To those who worry milk powder is perishable, shelf life of powdered milk is 2 to 10 years.

2015-06-06 23:28

newbird33

To those who keep on complaining that the company did not hedge its net forex exposure of RM41.8 million as at 31 dec 2014, please be advised that about RM100m of the inventories are related to milk powder business which are substantially sold in USD and can be used to settle its USD payable/bank borrowings.

2015-06-07 00:11

newbird33

One cannot compare the inventory level of Johotin and Dlady. DLady is a subsidiary of international dairy group where the sourcing is most probably handled by HQ through bulk purchase. Canone business model may be different. Canone is an OEM supplying mainly to domestic market and may have a cost plus arrangement. Thus it need not stock up to take advantage of the low raw material price as whatever cost savings have to pass to its customers. In 2014 it recorded lower selling price as raw material price dropped. As for Johotin, whether it is speculating on milk powder market or has firm order on hand, only time will tell.

2015-06-07 00:31

fengtzekai

LOL....dont let my seemingly harmless presentation of facts dampen your appetite on Johotin. My apology if my kiasu analysis upset anyone here. This is not my intention.

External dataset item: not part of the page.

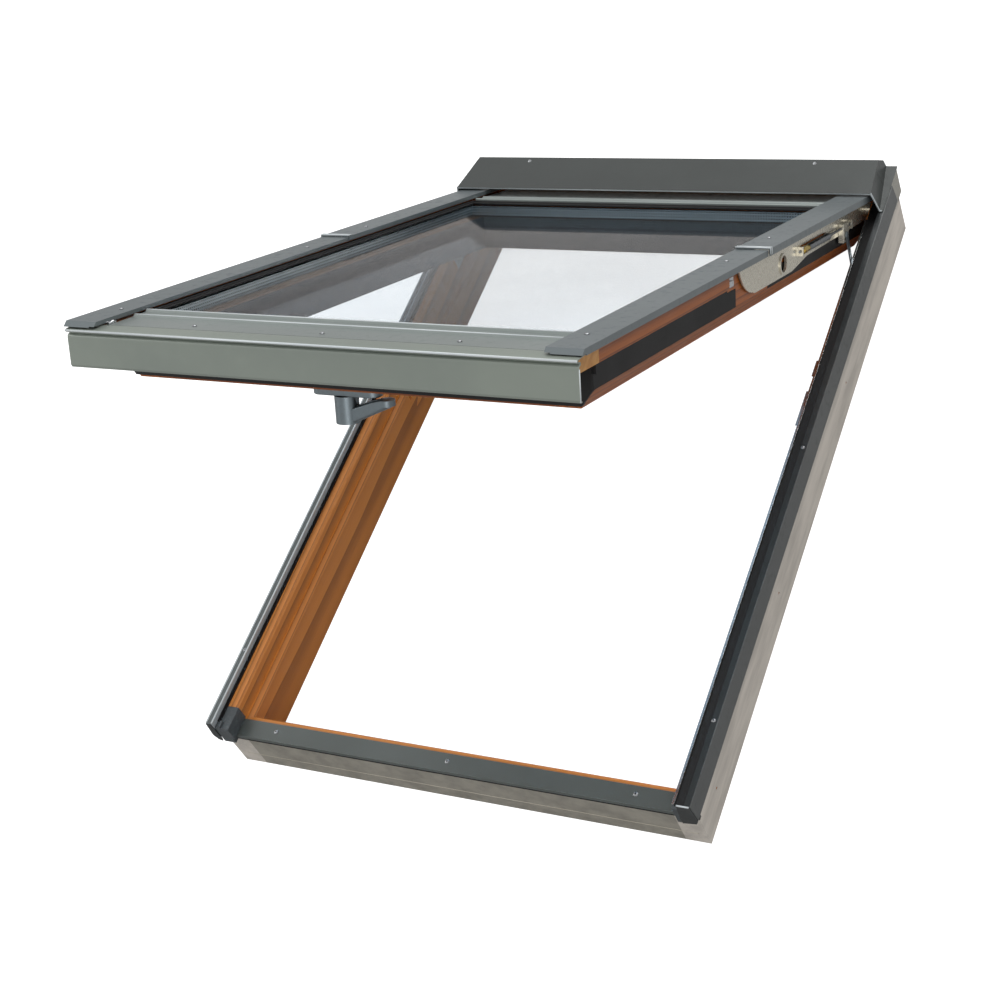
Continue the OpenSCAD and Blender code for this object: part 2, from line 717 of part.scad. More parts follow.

Here, i just wish to present a few basic facts, you make your own judgement:

1. Please go to the supermarket and see whether you can find any condensed milk, evaporated milk or milk powder with a shelf life of 2 years or more. May be not my part of the world.

2. From the website of Fonterra, the world largest dairy provider, this is what you can see under nzmp ingredient - skim milk powder section.

"Our manufacturing processes maximise the shelf-life stability of SMP and if stored under the recommended conditions it will be suitable as a dairy ingredient for 24 months".

TO suggest that Johotin who has just recovered from huge loss for quality issue (for reasons not known to us) can actually hold inventory for a longer period ........You make your own judgement.

3. Information on Can-One's dairy business are presented in full in its recent circular. Its inventory level for milk segment is only RM41 million with net receivable in USD worth RM11 million.

At 31 Dec 2014, Johotin net payable in USD of RM41 million and inventory level of RM130 million (tripled that of 2013) and still growing by RM20 million in Q1, 2015.

You make your own judgement.

4. The difference between the dairy segment between Can-One Group and Johotin is that Can-One is purely OEM manufacturer (i.e. does not have house brand) but Johotin has its own house brand.

Naturally Johotin ought to have higher margin as it is earning the traders' margin as well since it is selling its own brand. But is this actually apparent? You make your own judgement.

5. Whether not hedging USD risk and taking long position on milk powder is speculation or a stroke of genius - by the time we hit August, we will know. USD rate is 3.76 at this moment Vs 3.71 by end of Q1, 2015.

Last but not least, I kiasu, don't let me dampen your optimism on Johotin.

2015-06-07 16:15

fengtzekai

Also some more statistics which you may be interested in:

If you want to believe that Dutch Lady actually have its head office holding the inventory for them, look at their annual report. Their purchases from related company is around RM270 million for a company with RM1 billion turnover.

Also 36% of FNB revenue is exported directly to Middle East, Africa and other Asian country, according to CanOne's circular.

2015-06-07 17:35

Icon8888

Everything is fine with Canone, it is more superior, I agree, except that its major shareholder is trying to steal from u, LOL

2015-06-07 18:01

Icon8888

I am actually very upset with the deal

I am absolutely convinced that it is a conspiracy to rip off minority shareholders

Canone is such a good company, what a waste

2015-06-07 18:04

Icon8888

And if you think that losing kianjoo is no big deal, there wl be a Part 2. Later on they will engineer a deal for Kianjoo (owned by EPF and Canone boss' proxy) to acquire canone's assets at a depressed price. Since it has been legally established that Canone boss is not related to Kianjoo (which by then is owned by his proxy), he will once again r able to vote in EGM and bulldoze the deal.

I would say that the deal is brilliant for the major shareholder of Canone, but it stinks to high heaven

One of the worst corporate governance ever seen

2015-06-07 18:13

Icon8888

Sorry for bitching about Canone, nothing personal, I just dislike the way they rip off minorities

2015-06-07 18:14

fengtzekai

Totally agree with Icon8888 on CanOne. The greatest risk in investing in CanOne is that they never play according to general norm. Else they wouldnt land themselves with Kian Joo in the first place.

Also on the EPF deal, i dont think it will happen simply because it needs 75% shareholders, present and voting at the EGM to approve. See family has enough shares to neutralise CanOne's 32.9%. The deal will then be decided by the other shareholders where EPF cannot vote.

For every 3 voting for the deal, we only need 1 share to vote against.

I would be surprised if CanOne can garner enough shareholders to pass the deal.

However, in respect of my comments here, i am interested only in the operational ratios when comparing it against Johotin.

2015-06-07 18:56

fengtzekai

The latest announcement on new USD3 million foreign currency revolving credit make better sense to partially address the USD exposure situation. Revolving credit is a much better tool than trust receipt as it can be rolled forward.

2015-06-24 09:19

zbaikitree2

Icon8888. Very good article on johotin. I wished i had read it earlier.
I think the recent china 2 child policy will sky rocket all these food based co. Profit.
Suddenly you have double the new born in the largest mkt in the world. Everything is not enough. Have anyone look into this angle??